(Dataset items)
--
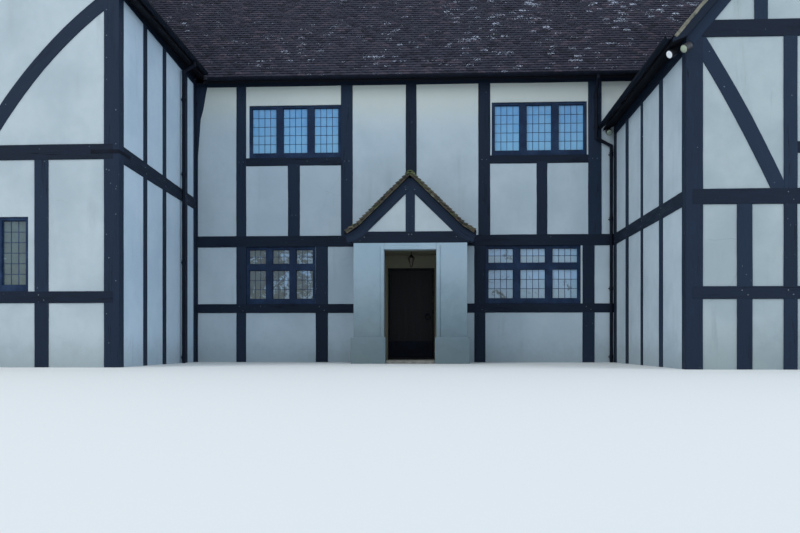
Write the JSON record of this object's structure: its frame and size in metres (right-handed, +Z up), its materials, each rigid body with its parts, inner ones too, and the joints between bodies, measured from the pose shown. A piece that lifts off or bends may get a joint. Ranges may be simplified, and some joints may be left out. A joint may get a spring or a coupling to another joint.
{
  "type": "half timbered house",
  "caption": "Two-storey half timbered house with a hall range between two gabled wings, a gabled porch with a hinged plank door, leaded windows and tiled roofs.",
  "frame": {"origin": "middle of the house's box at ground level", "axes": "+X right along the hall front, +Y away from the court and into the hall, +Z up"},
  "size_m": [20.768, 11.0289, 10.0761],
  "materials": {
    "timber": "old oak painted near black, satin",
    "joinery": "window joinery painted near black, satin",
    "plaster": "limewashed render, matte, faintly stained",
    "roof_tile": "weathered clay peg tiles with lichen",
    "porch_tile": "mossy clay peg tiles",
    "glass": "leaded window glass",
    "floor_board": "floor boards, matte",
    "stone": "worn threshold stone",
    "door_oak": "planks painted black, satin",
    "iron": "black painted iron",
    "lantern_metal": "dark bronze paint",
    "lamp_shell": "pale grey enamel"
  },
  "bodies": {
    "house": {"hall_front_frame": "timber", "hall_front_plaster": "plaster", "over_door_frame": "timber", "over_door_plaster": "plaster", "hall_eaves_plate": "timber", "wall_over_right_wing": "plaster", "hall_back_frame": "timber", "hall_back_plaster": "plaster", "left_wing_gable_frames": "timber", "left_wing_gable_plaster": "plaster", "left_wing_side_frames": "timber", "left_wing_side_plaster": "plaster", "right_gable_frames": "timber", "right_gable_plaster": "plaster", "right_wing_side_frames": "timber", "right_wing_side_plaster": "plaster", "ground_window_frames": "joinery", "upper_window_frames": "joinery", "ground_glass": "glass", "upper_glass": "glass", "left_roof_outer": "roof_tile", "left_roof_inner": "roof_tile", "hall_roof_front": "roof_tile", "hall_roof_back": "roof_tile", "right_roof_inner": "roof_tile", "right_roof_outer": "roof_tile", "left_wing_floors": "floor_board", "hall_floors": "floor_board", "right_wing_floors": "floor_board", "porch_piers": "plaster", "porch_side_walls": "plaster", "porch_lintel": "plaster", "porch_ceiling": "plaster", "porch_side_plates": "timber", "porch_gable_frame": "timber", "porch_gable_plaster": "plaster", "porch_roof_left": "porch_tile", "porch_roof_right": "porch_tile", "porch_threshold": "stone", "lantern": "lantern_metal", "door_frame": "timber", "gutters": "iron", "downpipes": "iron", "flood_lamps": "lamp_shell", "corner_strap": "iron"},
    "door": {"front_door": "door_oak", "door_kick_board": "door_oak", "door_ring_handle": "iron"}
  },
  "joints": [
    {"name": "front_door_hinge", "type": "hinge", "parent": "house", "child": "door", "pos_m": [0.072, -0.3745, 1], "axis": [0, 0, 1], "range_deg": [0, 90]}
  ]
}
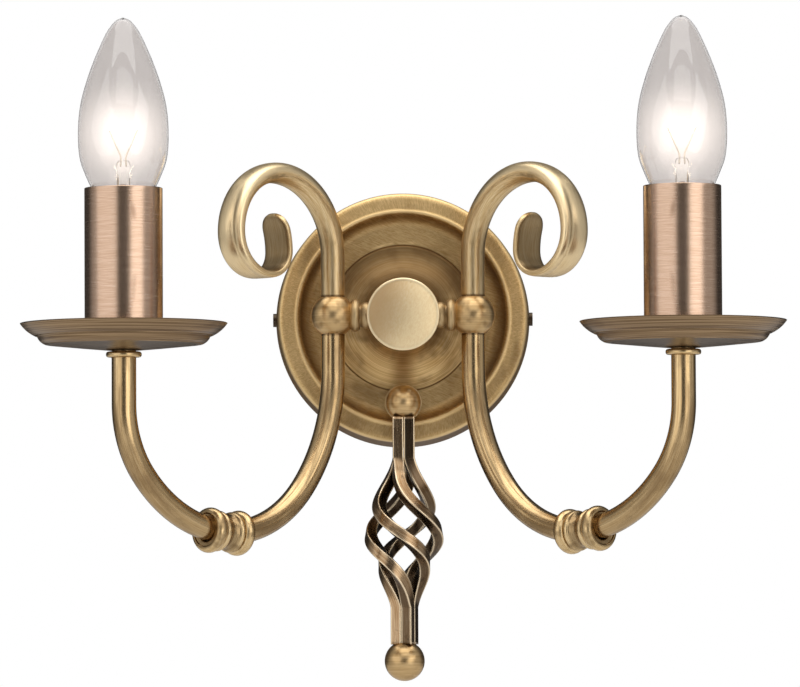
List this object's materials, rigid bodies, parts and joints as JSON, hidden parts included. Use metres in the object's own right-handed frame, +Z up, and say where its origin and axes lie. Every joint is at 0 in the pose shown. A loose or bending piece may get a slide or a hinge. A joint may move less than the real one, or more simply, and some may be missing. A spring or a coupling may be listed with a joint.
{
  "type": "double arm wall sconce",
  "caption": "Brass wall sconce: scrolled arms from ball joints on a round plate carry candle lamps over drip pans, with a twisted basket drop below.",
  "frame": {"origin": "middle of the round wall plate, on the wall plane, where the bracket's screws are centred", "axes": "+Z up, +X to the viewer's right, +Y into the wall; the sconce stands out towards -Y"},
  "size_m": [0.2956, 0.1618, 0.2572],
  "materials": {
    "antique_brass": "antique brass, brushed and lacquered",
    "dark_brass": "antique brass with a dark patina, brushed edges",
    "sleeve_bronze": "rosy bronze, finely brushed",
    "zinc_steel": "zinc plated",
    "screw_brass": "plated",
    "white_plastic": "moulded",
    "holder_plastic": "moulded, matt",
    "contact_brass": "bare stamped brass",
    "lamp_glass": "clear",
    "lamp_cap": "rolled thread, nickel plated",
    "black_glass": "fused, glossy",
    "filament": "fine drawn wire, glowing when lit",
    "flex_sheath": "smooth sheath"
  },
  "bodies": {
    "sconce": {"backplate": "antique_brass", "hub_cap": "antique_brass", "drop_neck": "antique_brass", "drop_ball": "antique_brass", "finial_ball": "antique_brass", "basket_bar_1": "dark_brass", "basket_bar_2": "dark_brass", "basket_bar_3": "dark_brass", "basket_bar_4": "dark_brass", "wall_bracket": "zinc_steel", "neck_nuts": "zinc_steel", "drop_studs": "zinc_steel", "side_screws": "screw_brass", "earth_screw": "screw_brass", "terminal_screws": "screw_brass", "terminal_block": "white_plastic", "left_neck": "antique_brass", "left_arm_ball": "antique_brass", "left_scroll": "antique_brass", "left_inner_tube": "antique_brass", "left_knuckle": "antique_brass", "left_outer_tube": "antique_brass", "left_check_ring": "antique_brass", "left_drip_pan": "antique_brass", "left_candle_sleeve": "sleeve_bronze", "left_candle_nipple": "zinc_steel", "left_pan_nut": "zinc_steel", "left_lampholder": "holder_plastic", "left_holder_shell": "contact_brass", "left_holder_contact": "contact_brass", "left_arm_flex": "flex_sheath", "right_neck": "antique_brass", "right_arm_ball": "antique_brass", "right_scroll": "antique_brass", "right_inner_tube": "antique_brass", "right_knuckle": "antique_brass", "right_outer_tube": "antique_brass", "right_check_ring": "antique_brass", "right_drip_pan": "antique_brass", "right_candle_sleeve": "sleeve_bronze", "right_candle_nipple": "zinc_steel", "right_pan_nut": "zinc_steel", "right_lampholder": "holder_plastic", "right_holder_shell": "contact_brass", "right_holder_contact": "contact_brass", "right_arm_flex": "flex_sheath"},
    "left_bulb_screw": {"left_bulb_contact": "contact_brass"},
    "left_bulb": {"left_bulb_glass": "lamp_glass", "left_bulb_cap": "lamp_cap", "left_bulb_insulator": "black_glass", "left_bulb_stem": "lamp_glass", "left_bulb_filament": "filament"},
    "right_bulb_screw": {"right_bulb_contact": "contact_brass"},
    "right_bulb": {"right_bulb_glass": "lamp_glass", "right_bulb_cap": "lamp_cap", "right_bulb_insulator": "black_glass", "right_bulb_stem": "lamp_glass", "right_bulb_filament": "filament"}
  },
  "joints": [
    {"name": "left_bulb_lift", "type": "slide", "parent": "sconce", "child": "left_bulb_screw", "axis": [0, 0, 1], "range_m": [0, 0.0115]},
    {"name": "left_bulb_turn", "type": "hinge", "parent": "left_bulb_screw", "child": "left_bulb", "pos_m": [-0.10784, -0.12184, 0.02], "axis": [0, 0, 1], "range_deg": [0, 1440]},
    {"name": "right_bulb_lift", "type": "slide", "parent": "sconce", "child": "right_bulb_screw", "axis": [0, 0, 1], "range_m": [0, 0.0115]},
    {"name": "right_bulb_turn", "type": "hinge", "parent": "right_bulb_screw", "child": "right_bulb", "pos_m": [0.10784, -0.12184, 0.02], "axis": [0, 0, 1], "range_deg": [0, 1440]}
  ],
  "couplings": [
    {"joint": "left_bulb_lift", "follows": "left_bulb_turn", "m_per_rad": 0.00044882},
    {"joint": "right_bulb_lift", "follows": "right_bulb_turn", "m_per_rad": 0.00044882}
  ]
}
--
*EXERCISE*
Above are some records. Print them all exactly.

*ANSWER TO THE TASK*
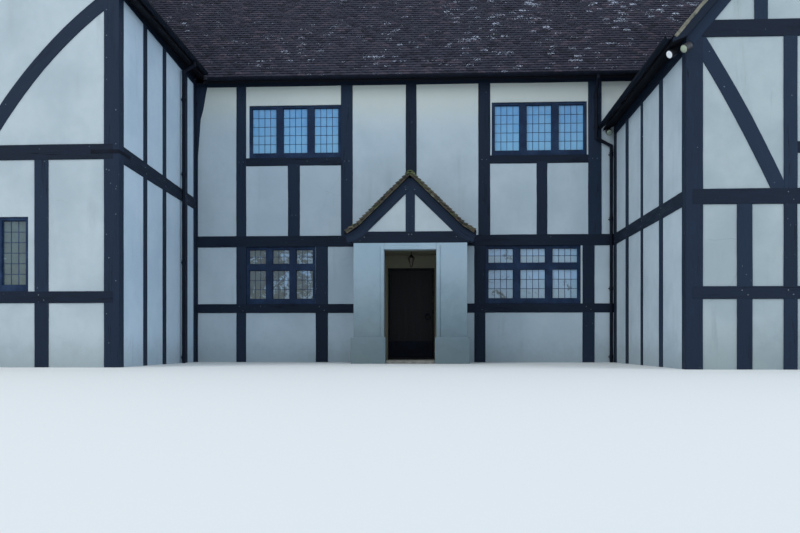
Write the JSON record of this object's structure: its frame and size in metres (right-handed, +Z up), its materials, each rigid body with its parts, inner ones too, and the joints between bodies, measured from the pose shown. A piece that lifts off or bends may get a joint. Ranges may be simplified, and some joints may be left out. A joint may get a spring or a coupling to another joint.
{
  "type": "half timbered house",
  "caption": "Two-storey half timbered house with a hall range between two gabled wings, a gabled porch with a hinged plank door, leaded windows and tiled roofs.",
  "frame": {"origin": "middle of the house's box at ground level", "axes": "+X right along the hall front, +Y away from the court and into the hall, +Z up"},
  "size_m": [20.768, 11.0289, 10.0761],
  "materials": {
    "timber": "old oak painted near black, satin",
    "joinery": "window joinery painted near black, satin",
    "plaster": "limewashed render, matte, faintly stained",
    "roof_tile": "weathered clay peg tiles with lichen",
    "porch_tile": "mossy clay peg tiles",
    "glass": "leaded window glass",
    "floor_board": "floor boards, matte",
    "stone": "worn threshold stone",
    "door_oak": "planks painted black, satin",
    "iron": "black painted iron",
    "lantern_metal": "dark bronze paint",
    "lamp_shell": "pale grey enamel"
  },
  "bodies": {
    "house": {"hall_front_frame": "timber", "hall_front_plaster": "plaster", "over_door_frame": "timber", "over_door_plaster": "plaster", "hall_eaves_plate": "timber", "wall_over_right_wing": "plaster", "hall_back_frame": "timber", "hall_back_plaster": "plaster", "left_wing_gable_frames": "timber", "left_wing_gable_plaster": "plaster", "left_wing_side_frames": "timber", "left_wing_side_plaster": "plaster", "right_gable_frames": "timber", "right_gable_plaster": "plaster", "right_wing_side_frames": "timber", "right_wing_side_plaster": "plaster", "ground_window_frames": "joinery", "upper_window_frames": "joinery", "ground_glass": "glass", "upper_glass": "glass", "left_roof_outer": "roof_tile", "left_roof_inner": "roof_tile", "hall_roof_front": "roof_tile", "hall_roof_back": "roof_tile", "right_roof_inner": "roof_tile", "right_roof_outer": "roof_tile", "left_wing_floors": "floor_board", "hall_floors": "floor_board", "right_wing_floors": "floor_board", "porch_piers": "plaster", "porch_side_walls": "plaster", "porch_lintel": "plaster", "porch_ceiling": "plaster", "porch_side_plates": "timber", "porch_gable_frame": "timber", "porch_gable_plaster": "plaster", "porch_roof_left": "porch_tile", "porch_roof_right": "porch_tile", "porch_threshold": "stone", "lantern": "lantern_metal", "door_frame": "timber", "gutters": "iron", "downpipes": "iron", "flood_lamps": "lamp_shell", "corner_strap": "iron"},
    "door": {"front_door": "door_oak", "door_kick_board": "door_oak", "door_ring_handle": "iron"}
  },
  "joints": [
    {"name": "front_door_hinge", "type": "hinge", "parent": "house", "child": "door", "pos_m": [0.072, -0.3745, 1], "axis": [0, 0, 1], "range_deg": [0, 90]}
  ]
}
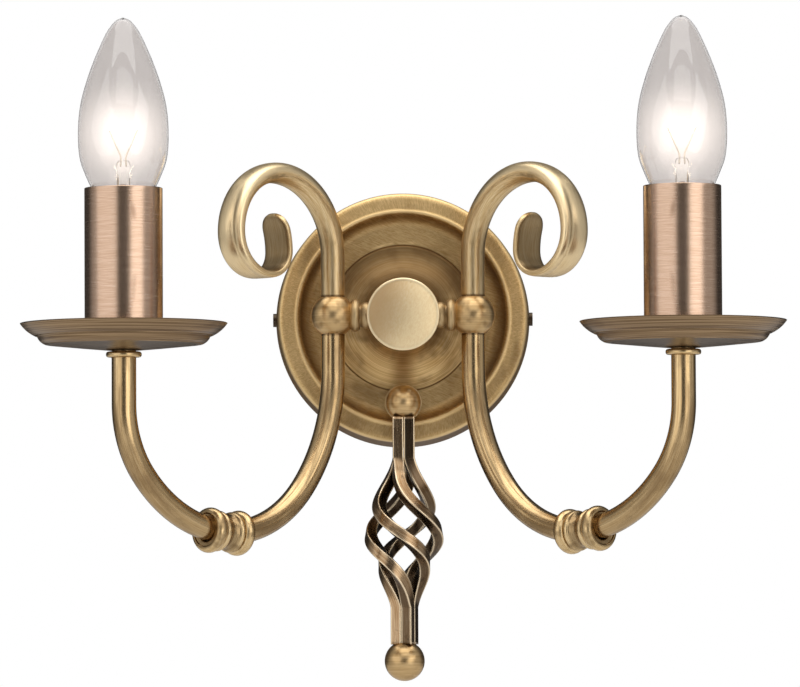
List this object's materials, rigid bodies, parts and joints as JSON, hidden parts included. Use metres in the object's own right-handed frame, +Z up, and say where its origin and axes lie. Every joint is at 0 in the pose shown. A loose or bending piece may get a slide or a hinge. A joint may move less than the real one, or more simply, and some may be missing. A spring or a coupling may be listed with a joint.
{
  "type": "double arm wall sconce",
  "caption": "Brass wall sconce: scrolled arms from ball joints on a round plate carry candle lamps over drip pans, with a twisted basket drop below.",
  "frame": {"origin": "middle of the round wall plate, on the wall plane, where the bracket's screws are centred", "axes": "+Z up, +X to the viewer's right, +Y into the wall; the sconce stands out towards -Y"},
  "size_m": [0.2956, 0.1618, 0.2572],
  "materials": {
    "antique_brass": "antique brass, brushed and lacquered",
    "dark_brass": "antique brass with a dark patina, brushed edges",
    "sleeve_bronze": "rosy bronze, finely brushed",
    "zinc_steel": "zinc plated",
    "screw_brass": "plated",
    "white_plastic": "moulded",
    "holder_plastic": "moulded, matt",
    "contact_brass": "bare stamped brass",
    "lamp_glass": "clear",
    "lamp_cap": "rolled thread, nickel plated",
    "black_glass": "fused, glossy",
    "filament": "fine drawn wire, glowing when lit",
    "flex_sheath": "smooth sheath"
  },
  "bodies": {
    "sconce": {"backplate": "antique_brass", "hub_cap": "antique_brass", "drop_neck": "antique_brass", "drop_ball": "antique_brass", "finial_ball": "antique_brass", "basket_bar_1": "dark_brass", "basket_bar_2": "dark_brass", "basket_bar_3": "dark_brass", "basket_bar_4": "dark_brass", "wall_bracket": "zinc_steel", "neck_nuts": "zinc_steel", "drop_studs": "zinc_steel", "side_screws": "screw_brass", "earth_screw": "screw_brass", "terminal_screws": "screw_brass", "terminal_block": "white_plastic", "left_neck": "antique_brass", "left_arm_ball": "antique_brass", "left_scroll": "antique_brass", "left_inner_tube": "antique_brass", "left_knuckle": "antique_brass", "left_outer_tube": "antique_brass", "left_check_ring": "antique_brass", "left_drip_pan": "antique_brass", "left_candle_sleeve": "sleeve_bronze", "left_candle_nipple": "zinc_steel", "left_pan_nut": "zinc_steel", "left_lampholder": "holder_plastic", "left_holder_shell": "contact_brass", "left_holder_contact": "contact_brass", "left_arm_flex": "flex_sheath", "right_neck": "antique_brass", "right_arm_ball": "antique_brass", "right_scroll": "antique_brass", "right_inner_tube": "antique_brass", "right_knuckle": "antique_brass", "right_outer_tube": "antique_brass", "right_check_ring": "antique_brass", "right_drip_pan": "antique_brass", "right_candle_sleeve": "sleeve_bronze", "right_candle_nipple": "zinc_steel", "right_pan_nut": "zinc_steel", "right_lampholder": "holder_plastic", "right_holder_shell": "contact_brass", "right_holder_contact": "contact_brass", "right_arm_flex": "flex_sheath"},
    "left_bulb_screw": {"left_bulb_contact": "contact_brass"},
    "left_bulb": {"left_bulb_glass": "lamp_glass", "left_bulb_cap": "lamp_cap", "left_bulb_insulator": "black_glass", "left_bulb_stem": "lamp_glass", "left_bulb_filament": "filament"},
    "right_bulb_screw": {"right_bulb_contact": "contact_brass"},
    "right_bulb": {"right_bulb_glass": "lamp_glass", "right_bulb_cap": "lamp_cap", "right_bulb_insulator": "black_glass", "right_bulb_stem": "lamp_glass", "right_bulb_filament": "filament"}
  },
  "joints": [
    {"name": "left_bulb_lift", "type": "slide", "parent": "sconce", "child": "left_bulb_screw", "axis": [0, 0, 1], "range_m": [0, 0.0115]},
    {"name": "left_bulb_turn", "type": "hinge", "parent": "left_bulb_screw", "child": "left_bulb", "pos_m": [-0.10784, -0.12184, 0.02], "axis": [0, 0, 1], "range_deg": [0, 1440]},
    {"name": "right_bulb_lift", "type": "slide", "parent": "sconce", "child": "right_bulb_screw", "axis": [0, 0, 1], "range_m": [0, 0.0115]},
    {"name": "right_bulb_turn", "type": "hinge", "parent": "right_bulb_screw", "child": "right_bulb", "pos_m": [0.10784, -0.12184, 0.02], "axis": [0, 0, 1], "range_deg": [0, 1440]}
  ],
  "couplings": [
    {"joint": "left_bulb_lift", "follows": "left_bulb_turn", "m_per_rad": 0.00044882},
    {"joint": "right_bulb_lift", "follows": "right_bulb_turn", "m_per_rad": 0.00044882}
  ]
}